Speaking at Davos 2019, one senior Chinese official said democracy is not working well in the West and western countries need political reforms.
Fang Xinghai, vice-chair of China’s Securities Regulatory Commission, said the West "cannot just turn your attention to other countries and try to paper over the difficulties you are experiencing."
He said the rise of China is a factor in the geopolitical turmoil that has arisen, but that the most important factor is that the West is facing "tremendous difficulties".
"Democracy as you described is not working very well and you have to realise that. You need political reforms in your countries. I say that in all sincerity," Mr Fang said.
He said he doesn't know why some American policy thinkers see China as a strategic rival.
"Is China a dangerous country? I think not. We are just there to modernise ourselves."
Mr Fang said that if US President Donald Trump wants to create jobs that add lots of value to products in the US, he needs an export market and China is the economy that can take these exports.
"The road to create high value added jobs in the US passes through Beijing."
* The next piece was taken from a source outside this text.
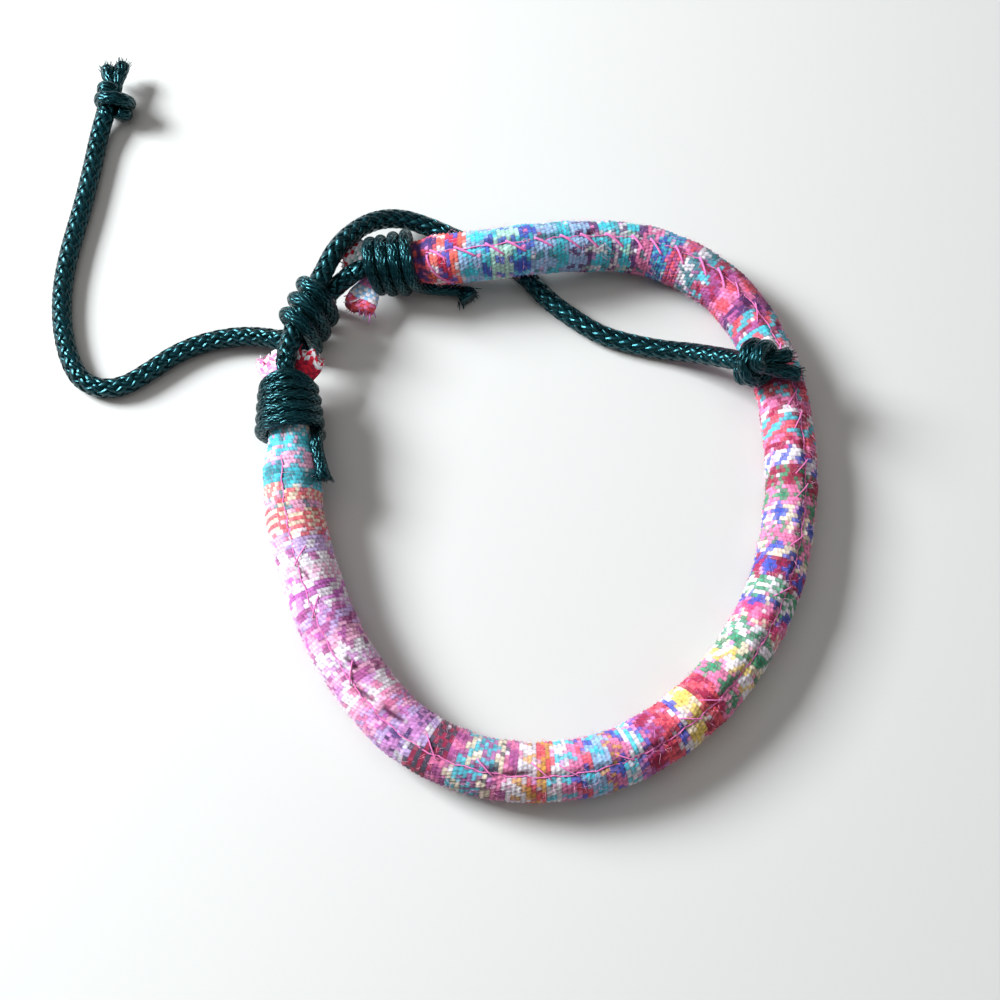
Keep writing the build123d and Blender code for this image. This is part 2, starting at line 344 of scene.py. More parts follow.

Meanwhile, Taoiseach Leo Varadkar is preparing to debate Brexit with UK Chancellor Philip Hammond at the World Economic Forum in Davos tomorrow.
Mr Varadkar will take part in a panel discussion alongside Mr Hammond and a number of other European leaders, focusing on the continent's future.
Mr Varadkar and Finance Minister Paschal Donohoe are travelling to Switzerland this afternoon. Mr Donohoe is due to take part in a panel discussion on international tax, alongside OECD secretary general Angel Gurria.
Mr Varadkar is also due to hold bilateral meetings with political leaders and the heads of companies with big operations in Ireland.
Both he and Mr Donohoe will also attend the IDA's annual dinner for executives of big international companies, part of the agency's efforts to win foreign direct investment.